Los territorios están en general esculpidos por el agua. Su ausencia o abundancia determina la apariencia del paisaje en el que se insertan las arquitecturas, que no son otra cosa que un pequeño obstáculo en el lento fluir del agua por la superficie de la tierra.
Juan Navarro Baldeweg lo sabe bien, y resumió esta idea en la instalación y en la vivienda proyectadas en 1979, que fueron denominadas como “la casa de la lluvia”. La instalación no es otra cosa que un modelo teórico que resume el ciclo del agua y que explica cómo la arquitectura se integra en ese devenir. La lluvia alimentada por una pequeña bomba eléctrica escondida en el subsuelo de la maqueta, cae sobre las cubiertas y la arquitectura se desprende de ella ofreciéndole caminos, que alejan lo antes posible, ese fluido caído del cielo del edificio para devolverla a la tierra, los arroyos, los ríos y el mar, y que así pueda reiniciarse el ciclo que lo transformará de nuevo en lluvia.
En los climas más lluviosos, esas sendas adoptan la forma de gárgolas y canalones, que forman una red por la que la lluvia es expulsada de la arquitectura. Las cubiertas se convierten así en montañas y valles, por los que discurre el agua.
En el caso de Le Corbusier, la cubierta de la escalera exenta en el claustro del Convento de La Tourette, se convierte en un arroyo sinuoso, mientras que la cubierta de la Capilla de Ronchamp se transforma en un gran valle que recoge las aguas pluviales para devolverlas a la tierra a través de una gran gárgola que desagua sobre una cuenca de pirámides y cilindros de hormigón que evitan la erosión del terreno.

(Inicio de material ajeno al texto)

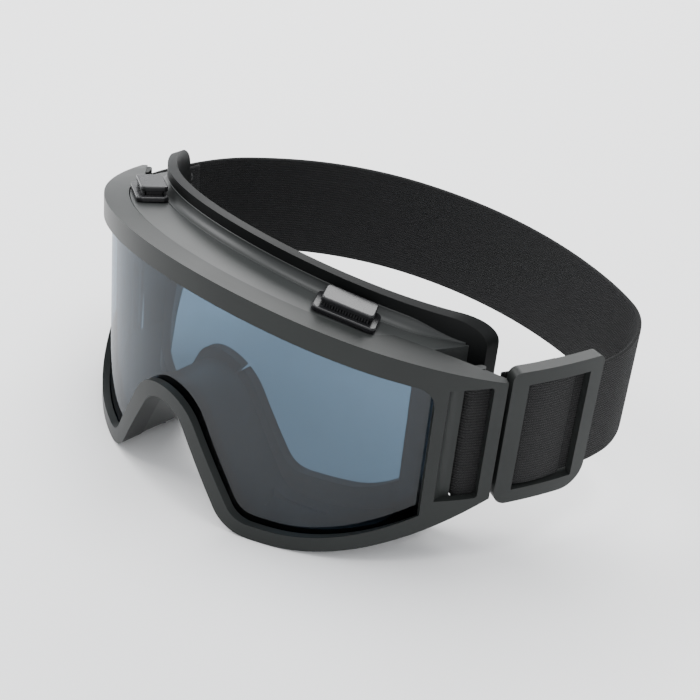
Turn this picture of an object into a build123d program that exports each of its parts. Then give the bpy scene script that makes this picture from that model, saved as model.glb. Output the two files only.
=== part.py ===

Eduardo Souto de Moura en cambio, se ve obligado a alargar la montaña para acercar la pared de la cantera a las cubiertas del estadio que ésta alberga. Dos grandes brazos en forma de cuencos metálicos alargados, vuelan desde la roca para canalizar las aguas que recogen los palios que cubren a los espectadores los días de fútbol en Braga.
Mientras, Álvaro Siza propone la misma solución pero en sentido inverso. La cubierta de la Casa de Chá da Boa Nova, convertida en una montaña rocosa de planos de teja, deja caer la lluvia hacia sus abundantes aleros. Es allí, donde canalones de cobre esperan pacientes para recoger cada gota de agua y llevarlas directamente al mar mediante las gárgolas que prolongan los canalones fuera del edificio.
Un pequeño remate rigidiza la chapa y actúa como goterón, dejando claro que todos los ríos van hacia el mar y que ese es el camino del agua y no el contrario.